Recognizing a problem most people didn’t even know they had, former Google and Facebook software engineer Joshua Redstone has made a bold claim for his recent Kickstarter venture: He’s developed a better measuring cup.

According to the Boston Business Journal, Redstone spent four years tinkering with a solution to something that had long annoyed him as an amateur chef: Traditional measuring cups, which are stocky and not very well tapered, don’t do a great job of accurately measuring their own contents. Redstone believes the shape of a cup determines its success, particularly when a cook overfills a liquid or solid by a tiny amount. The smaller the volume, the more the problem is magnified.

Euclid

Redstone’s cup, Euclid, resolves the issue. According to the Kickstarter page: “With traditional measuring cups, the smaller the amount, the harder it is to measure accurately. The culprit? The shape.
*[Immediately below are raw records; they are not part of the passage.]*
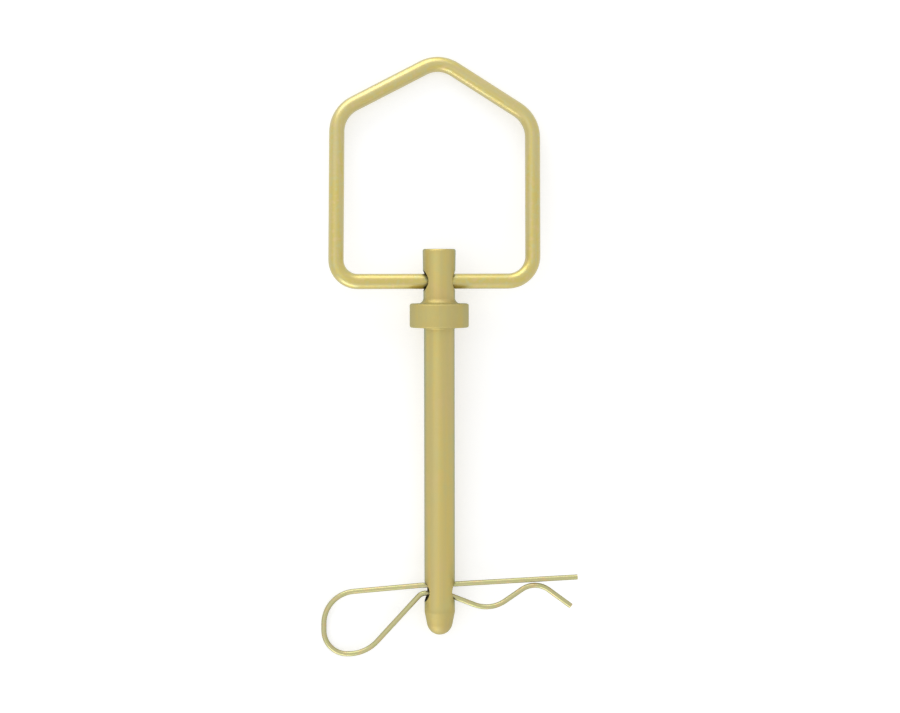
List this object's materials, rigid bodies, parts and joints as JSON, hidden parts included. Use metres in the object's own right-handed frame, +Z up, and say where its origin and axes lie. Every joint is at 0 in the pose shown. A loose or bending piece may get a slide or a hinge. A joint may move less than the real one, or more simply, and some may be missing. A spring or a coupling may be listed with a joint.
{
  "type": "hitch pin",
  "caption": "Headed pin with a round swivel handle bent to a peak, held in a cross hole, and a looped spring clip through a hole near its tapered tip.",
  "frame": {"origin": "on the pin's axis, in the plane of the seat under the collar", "axes": "+Y from the tip towards the handle, with the pin's axis 2.8 degrees out of level as it lies, +X towards the free ends of the clip, +Z up"},
  "size_m": [0.1599, 0.3757, 0.0373],
  "materials": {
    "pin_plating": "yellow zinc plating, satin, with soft lengthwise banding",
    "handle_plating": "yellow zinc plating, glossy",
    "clip_plating": "yellow zinc plating on drawn spring wire"
  },
  "bodies": {
    "pin": {"pin": "pin_plating"},
    "handle": {"handle": "handle_plating"},
    "clip": {"clip": "clip_plating"}
  },
  "joints": [
    {"name": "handle_swing", "type": "hinge", "parent": "pin", "child": "handle", "pos_m": [0, 0.02874, -0.00014], "axis": [1, 0, 0], "range_deg": [-166, 181]},
    {"name": "clip_pull", "type": "slide", "parent": "pin", "child": "clip", "axis": [0.9951, -0.0049, 0.0989], "range_m": [-0.105, 0], "deforming": ["clip"]}
  ]
}
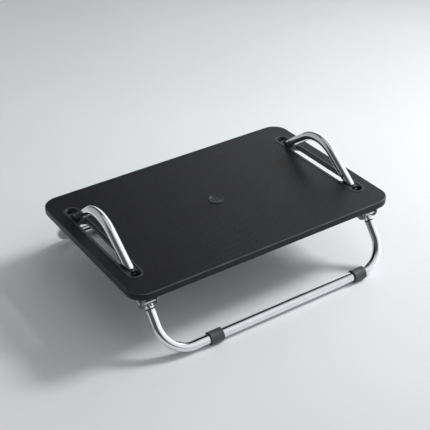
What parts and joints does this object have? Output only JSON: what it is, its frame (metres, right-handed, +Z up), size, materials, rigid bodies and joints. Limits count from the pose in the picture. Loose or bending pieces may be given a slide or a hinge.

Straight sides magnify errors when measuring lower down in the cup. Some have tried to solve this problem with conical measuring cups, but their results fall short of Euclid’s by up to 60 percent. Euclid is the only measuring cup with a mathematically optimal, tapered design for consistent accuracy across amounts.”

Euclid is just about ready to overshoot its $30,000 Kickstarter goal. Backers can pay $24 for the cup now, or wait until it’s available at retail for a slightly higher price to be determined. The cup is scheduled for release in May 2018.